_WHAT THE EXERCISE ASKS_: Only the number is wanted: how many lines hold the word "from"?

_RECORDED DATA_:
[START]
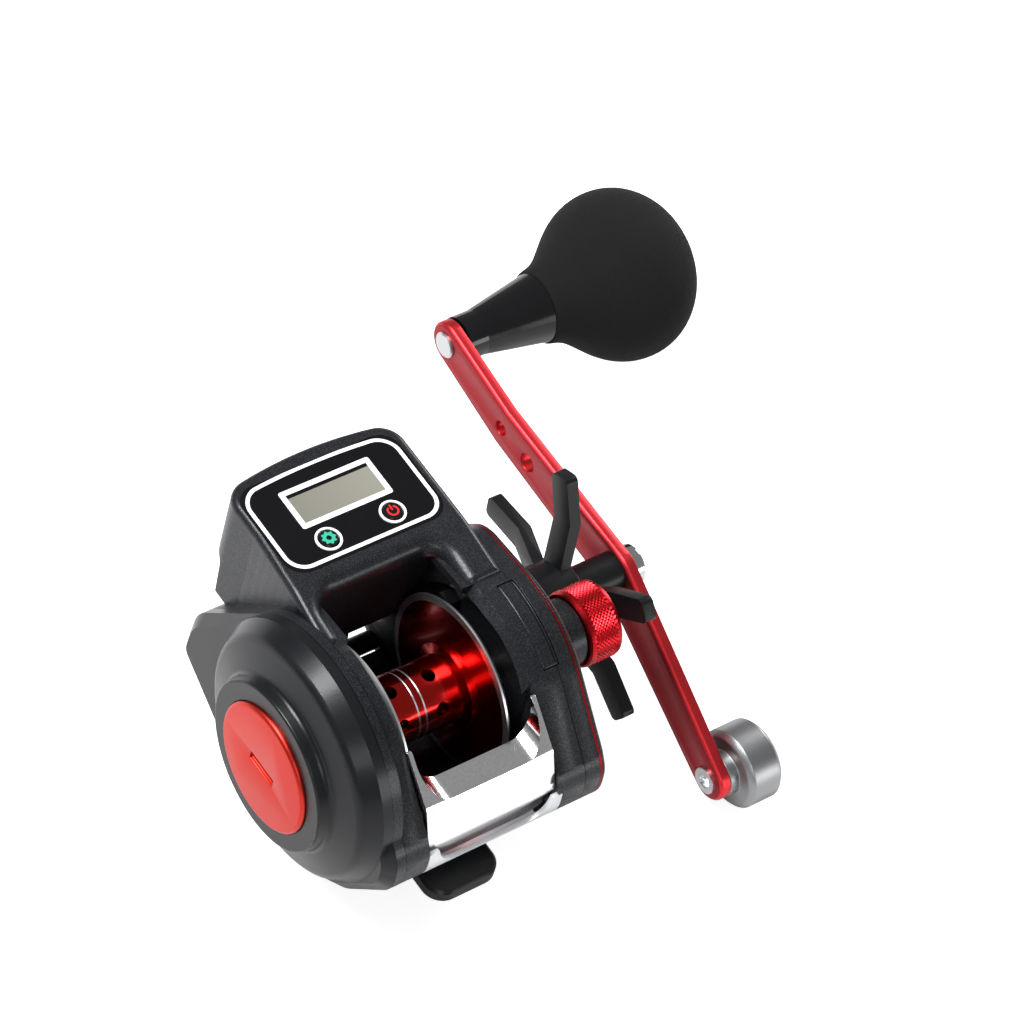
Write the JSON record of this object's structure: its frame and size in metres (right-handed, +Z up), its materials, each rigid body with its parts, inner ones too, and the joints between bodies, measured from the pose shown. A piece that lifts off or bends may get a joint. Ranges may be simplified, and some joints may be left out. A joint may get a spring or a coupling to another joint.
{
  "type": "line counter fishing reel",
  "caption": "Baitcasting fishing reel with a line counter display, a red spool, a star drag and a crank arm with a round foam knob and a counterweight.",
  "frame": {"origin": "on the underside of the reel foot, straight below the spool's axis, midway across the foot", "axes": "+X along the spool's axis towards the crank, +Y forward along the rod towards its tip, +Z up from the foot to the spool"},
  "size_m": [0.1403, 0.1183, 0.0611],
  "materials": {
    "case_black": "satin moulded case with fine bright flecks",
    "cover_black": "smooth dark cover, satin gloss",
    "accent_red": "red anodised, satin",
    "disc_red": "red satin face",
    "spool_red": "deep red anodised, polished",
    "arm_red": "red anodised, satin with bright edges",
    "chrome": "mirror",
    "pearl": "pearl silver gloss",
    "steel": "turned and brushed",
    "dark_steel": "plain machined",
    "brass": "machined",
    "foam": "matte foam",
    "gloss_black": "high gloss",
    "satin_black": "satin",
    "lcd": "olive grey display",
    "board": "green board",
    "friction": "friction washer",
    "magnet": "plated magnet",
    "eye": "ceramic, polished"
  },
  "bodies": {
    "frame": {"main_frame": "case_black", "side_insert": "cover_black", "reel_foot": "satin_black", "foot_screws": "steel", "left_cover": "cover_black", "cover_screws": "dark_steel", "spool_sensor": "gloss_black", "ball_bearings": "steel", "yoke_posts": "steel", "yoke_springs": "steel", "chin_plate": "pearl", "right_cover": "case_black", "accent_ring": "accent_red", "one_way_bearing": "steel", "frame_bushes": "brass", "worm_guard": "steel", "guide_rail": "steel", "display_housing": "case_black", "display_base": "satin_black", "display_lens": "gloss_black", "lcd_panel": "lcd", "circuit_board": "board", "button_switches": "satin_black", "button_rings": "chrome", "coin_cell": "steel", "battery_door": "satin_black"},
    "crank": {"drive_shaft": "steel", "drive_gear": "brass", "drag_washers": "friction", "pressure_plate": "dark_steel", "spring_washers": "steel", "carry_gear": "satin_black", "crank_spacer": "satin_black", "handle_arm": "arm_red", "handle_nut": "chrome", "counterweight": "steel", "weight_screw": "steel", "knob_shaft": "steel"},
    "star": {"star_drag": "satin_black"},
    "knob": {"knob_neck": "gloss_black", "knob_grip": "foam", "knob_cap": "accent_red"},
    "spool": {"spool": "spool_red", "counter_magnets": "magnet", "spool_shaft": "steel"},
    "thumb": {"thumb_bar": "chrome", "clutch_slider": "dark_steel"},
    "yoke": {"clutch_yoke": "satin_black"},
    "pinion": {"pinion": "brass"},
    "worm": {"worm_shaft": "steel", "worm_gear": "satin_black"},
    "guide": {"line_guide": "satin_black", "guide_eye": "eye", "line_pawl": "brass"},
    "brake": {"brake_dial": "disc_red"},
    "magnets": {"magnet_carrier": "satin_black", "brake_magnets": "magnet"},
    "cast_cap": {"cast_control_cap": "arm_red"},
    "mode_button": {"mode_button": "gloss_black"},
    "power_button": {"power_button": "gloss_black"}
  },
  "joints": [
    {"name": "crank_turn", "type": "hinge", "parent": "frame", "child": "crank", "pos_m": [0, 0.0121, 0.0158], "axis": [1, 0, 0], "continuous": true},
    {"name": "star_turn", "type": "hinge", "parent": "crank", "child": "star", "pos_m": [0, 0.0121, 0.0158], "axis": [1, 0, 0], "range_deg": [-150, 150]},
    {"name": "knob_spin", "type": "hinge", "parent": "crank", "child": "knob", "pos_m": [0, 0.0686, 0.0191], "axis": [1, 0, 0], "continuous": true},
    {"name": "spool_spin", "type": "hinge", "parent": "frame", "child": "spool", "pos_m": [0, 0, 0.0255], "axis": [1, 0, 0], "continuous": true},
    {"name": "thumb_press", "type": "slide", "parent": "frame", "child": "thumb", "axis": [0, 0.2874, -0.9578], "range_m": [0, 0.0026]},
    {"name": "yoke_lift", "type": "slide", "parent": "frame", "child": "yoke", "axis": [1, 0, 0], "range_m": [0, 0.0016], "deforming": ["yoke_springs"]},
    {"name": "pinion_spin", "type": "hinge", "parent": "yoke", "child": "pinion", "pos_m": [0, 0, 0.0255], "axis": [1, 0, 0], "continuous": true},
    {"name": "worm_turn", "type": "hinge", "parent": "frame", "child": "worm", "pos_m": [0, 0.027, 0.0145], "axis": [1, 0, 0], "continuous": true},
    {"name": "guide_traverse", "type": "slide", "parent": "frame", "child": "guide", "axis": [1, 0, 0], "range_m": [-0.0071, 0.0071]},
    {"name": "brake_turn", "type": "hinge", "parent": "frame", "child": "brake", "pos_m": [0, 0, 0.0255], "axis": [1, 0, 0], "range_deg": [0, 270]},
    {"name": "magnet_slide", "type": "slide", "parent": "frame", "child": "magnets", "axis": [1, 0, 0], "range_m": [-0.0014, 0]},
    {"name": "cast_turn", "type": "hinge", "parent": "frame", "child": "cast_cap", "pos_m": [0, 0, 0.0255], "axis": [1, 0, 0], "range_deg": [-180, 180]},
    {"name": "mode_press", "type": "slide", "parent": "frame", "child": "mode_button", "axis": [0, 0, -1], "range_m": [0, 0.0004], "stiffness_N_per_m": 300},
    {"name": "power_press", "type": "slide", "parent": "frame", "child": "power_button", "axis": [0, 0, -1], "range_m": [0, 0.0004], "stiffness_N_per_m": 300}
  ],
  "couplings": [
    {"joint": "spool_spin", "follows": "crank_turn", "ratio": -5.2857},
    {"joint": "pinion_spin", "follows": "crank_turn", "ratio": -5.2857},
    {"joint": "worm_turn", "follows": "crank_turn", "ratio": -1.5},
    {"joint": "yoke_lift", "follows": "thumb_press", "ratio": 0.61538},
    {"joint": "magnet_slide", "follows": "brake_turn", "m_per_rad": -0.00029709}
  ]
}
[END]
_EXERCISE RESPONSE_: 2